**Source material:**
┌──
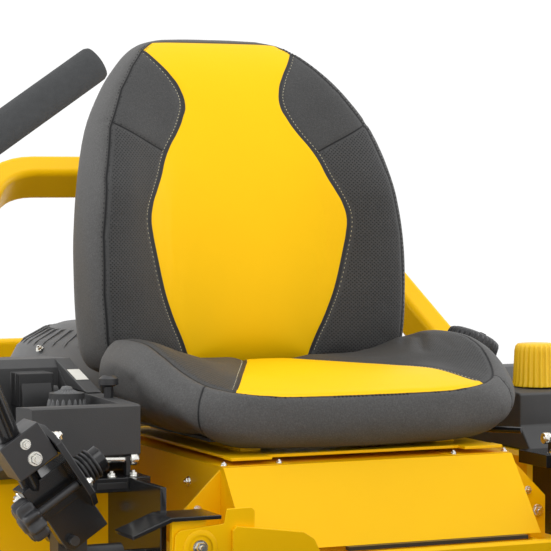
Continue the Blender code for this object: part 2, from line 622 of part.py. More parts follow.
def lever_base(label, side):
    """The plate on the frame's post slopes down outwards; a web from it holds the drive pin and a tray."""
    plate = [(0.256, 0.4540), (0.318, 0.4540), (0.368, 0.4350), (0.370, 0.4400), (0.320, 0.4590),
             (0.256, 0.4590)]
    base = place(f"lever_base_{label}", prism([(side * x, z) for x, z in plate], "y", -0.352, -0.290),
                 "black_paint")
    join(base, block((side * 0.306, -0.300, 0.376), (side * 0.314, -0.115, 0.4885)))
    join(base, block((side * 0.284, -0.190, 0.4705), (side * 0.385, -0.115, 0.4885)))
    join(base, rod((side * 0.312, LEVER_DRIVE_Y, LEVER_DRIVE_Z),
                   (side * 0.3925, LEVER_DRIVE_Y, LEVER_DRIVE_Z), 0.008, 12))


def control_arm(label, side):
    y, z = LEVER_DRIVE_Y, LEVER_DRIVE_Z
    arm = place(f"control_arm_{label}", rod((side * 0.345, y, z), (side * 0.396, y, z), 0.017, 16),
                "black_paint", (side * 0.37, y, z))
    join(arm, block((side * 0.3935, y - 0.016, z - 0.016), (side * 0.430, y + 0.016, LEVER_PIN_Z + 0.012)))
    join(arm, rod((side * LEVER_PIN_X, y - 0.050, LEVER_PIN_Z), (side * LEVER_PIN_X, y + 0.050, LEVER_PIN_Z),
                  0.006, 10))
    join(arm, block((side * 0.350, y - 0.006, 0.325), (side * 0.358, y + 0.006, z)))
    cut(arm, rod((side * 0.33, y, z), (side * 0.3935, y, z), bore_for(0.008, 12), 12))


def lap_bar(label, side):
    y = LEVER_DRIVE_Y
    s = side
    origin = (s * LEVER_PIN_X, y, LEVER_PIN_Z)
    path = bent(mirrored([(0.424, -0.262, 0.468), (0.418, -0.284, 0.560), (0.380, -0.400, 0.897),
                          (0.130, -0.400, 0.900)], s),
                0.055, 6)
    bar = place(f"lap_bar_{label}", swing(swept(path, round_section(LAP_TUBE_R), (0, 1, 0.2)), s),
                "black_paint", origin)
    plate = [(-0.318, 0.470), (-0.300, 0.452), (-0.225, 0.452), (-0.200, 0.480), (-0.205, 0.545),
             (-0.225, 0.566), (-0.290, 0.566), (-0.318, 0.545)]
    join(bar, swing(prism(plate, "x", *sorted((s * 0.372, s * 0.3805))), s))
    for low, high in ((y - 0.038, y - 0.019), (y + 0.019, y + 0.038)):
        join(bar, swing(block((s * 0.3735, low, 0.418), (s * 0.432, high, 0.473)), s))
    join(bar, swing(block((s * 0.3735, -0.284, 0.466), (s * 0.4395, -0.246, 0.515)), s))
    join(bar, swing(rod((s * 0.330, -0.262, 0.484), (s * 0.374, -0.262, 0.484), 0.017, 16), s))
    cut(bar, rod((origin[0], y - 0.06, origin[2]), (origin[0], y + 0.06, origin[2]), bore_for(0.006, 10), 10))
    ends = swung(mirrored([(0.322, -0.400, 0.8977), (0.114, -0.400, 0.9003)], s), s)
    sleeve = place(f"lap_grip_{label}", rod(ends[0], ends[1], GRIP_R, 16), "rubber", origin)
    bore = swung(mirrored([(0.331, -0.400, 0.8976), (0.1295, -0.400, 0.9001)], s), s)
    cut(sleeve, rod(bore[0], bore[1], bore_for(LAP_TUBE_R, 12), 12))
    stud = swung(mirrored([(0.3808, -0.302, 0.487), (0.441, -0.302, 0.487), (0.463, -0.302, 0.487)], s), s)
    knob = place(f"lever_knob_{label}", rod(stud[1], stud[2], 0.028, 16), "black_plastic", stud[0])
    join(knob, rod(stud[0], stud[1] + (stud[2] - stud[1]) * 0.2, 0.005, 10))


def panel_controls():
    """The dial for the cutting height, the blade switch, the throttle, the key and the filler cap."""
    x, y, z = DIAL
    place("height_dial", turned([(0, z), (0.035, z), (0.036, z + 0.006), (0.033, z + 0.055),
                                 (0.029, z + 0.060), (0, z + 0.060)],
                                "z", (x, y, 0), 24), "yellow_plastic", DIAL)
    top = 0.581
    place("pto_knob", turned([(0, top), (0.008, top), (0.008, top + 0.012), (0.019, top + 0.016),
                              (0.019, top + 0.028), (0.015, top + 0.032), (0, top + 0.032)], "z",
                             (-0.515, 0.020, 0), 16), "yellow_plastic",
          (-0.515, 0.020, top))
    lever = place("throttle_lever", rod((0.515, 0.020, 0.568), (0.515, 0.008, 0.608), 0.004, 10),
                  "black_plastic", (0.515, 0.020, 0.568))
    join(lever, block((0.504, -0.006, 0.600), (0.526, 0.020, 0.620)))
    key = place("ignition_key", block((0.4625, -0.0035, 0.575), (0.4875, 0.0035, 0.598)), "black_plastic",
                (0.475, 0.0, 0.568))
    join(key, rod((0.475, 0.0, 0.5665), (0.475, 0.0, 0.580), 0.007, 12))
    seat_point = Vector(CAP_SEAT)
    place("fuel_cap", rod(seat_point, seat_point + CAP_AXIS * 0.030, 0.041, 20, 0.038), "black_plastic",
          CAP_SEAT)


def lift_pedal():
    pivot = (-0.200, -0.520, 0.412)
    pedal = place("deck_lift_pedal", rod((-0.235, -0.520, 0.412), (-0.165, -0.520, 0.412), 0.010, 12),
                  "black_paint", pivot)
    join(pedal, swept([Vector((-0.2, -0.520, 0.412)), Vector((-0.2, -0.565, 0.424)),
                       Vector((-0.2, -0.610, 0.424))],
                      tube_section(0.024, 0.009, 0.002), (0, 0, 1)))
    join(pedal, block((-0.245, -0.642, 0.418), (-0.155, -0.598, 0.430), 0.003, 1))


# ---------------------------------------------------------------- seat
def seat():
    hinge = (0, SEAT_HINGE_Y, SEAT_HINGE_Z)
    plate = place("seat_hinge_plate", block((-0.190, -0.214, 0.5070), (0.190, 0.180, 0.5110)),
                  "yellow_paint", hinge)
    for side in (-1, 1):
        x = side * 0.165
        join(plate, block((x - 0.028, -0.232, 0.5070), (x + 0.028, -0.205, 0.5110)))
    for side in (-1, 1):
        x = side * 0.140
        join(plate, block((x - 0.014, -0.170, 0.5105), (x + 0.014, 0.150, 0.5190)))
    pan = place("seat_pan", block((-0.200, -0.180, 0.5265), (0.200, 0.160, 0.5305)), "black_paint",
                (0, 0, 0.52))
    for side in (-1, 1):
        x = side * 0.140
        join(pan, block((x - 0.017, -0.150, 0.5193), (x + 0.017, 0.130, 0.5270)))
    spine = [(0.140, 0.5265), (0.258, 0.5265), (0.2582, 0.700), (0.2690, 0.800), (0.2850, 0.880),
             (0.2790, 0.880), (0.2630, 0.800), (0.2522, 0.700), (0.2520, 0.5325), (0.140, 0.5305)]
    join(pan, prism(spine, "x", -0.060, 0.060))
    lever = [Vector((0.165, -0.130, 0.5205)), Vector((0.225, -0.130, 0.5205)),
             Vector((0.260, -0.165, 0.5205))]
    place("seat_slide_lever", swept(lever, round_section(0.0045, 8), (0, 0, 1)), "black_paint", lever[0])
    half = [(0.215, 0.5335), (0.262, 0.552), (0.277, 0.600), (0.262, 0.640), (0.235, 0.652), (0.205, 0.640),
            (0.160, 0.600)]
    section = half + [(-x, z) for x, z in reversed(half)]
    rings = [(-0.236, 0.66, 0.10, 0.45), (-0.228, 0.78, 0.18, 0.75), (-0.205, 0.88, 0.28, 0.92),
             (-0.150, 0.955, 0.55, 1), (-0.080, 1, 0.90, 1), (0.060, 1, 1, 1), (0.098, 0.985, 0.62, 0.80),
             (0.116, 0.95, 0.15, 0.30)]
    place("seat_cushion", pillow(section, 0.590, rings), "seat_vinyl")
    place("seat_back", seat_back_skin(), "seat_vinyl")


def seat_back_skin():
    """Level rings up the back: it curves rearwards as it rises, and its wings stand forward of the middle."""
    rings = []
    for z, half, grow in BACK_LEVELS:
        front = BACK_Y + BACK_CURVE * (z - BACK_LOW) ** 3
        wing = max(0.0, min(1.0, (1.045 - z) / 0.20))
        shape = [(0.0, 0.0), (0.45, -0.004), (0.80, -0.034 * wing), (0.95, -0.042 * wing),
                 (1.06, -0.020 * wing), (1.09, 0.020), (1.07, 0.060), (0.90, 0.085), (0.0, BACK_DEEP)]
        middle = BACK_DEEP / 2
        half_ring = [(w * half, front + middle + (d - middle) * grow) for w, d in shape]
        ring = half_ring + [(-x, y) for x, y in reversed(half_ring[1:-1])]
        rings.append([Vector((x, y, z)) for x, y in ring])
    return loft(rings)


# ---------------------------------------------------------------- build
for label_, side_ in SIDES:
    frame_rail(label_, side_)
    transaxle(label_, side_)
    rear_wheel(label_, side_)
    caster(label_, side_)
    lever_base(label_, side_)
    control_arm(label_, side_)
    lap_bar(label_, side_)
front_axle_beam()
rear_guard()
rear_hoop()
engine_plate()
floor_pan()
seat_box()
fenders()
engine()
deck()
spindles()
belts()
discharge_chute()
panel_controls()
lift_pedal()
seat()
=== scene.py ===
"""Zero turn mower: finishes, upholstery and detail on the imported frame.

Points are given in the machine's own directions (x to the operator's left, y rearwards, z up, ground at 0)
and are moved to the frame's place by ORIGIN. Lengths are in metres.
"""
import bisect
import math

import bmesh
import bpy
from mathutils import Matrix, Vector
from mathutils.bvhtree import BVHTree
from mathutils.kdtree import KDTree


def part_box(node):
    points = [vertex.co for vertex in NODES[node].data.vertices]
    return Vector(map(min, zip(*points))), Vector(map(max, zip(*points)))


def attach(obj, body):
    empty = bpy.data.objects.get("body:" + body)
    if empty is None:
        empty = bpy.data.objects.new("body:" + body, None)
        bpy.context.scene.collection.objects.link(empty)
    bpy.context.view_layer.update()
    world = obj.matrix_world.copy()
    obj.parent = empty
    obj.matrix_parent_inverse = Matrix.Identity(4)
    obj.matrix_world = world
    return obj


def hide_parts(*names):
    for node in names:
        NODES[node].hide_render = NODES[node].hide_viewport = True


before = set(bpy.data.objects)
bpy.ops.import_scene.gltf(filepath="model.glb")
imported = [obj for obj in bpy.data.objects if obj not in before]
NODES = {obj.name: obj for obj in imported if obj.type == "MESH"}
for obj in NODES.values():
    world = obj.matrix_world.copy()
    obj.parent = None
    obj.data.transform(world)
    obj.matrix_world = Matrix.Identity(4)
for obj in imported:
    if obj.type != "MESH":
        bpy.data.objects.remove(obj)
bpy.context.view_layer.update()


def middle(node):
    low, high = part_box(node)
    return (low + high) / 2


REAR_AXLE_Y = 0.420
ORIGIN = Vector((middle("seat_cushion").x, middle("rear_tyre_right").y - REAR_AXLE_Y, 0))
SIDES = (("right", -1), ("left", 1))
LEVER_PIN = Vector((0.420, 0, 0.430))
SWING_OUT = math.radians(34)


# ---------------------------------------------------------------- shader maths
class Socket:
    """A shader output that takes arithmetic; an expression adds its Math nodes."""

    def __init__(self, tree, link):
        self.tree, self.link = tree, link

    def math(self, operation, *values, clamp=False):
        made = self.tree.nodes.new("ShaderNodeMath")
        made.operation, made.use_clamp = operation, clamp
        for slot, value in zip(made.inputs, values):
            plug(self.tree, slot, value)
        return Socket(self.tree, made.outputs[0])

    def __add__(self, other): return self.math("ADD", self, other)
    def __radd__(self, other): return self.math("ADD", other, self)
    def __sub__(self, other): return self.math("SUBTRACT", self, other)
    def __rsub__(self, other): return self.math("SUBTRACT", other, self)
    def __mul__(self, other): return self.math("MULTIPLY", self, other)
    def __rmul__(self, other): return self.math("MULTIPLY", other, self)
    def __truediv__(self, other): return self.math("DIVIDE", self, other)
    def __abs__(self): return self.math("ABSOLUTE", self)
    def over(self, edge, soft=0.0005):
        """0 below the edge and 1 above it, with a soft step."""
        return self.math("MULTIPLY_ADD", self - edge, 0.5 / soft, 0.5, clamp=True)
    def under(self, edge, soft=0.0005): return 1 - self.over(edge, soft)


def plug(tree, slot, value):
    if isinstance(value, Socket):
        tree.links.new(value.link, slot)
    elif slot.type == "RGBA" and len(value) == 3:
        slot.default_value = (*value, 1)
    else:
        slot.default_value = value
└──
Quote exactly the lines running from the line with "rear_wheel(label_, side_)" through the line with "import math", both ends included, and nothing more.

    rear_wheel(label_, side_)
    caster(label_, side_)
    lever_base(label_, side_)
    control_arm(label_, side_)
    lap_bar(label_, side_)
front_axle_beam()
rear_guard()
rear_hoop()
engine_plate()
floor_pan()
seat_box()
fenders()
engine()
deck()
spindles()
belts()
discharge_chute()
panel_controls()
lift_pedal()
seat()
=== scene.py ===
"""Zero turn mower: finishes, upholstery and detail on the imported frame.

Points are given in the machine's own directions (x to the operator's left, y rearwards, z up, ground at 0)
and are moved to the frame's place by ORIGIN. Lengths are in metres.
"""
import bisect
import math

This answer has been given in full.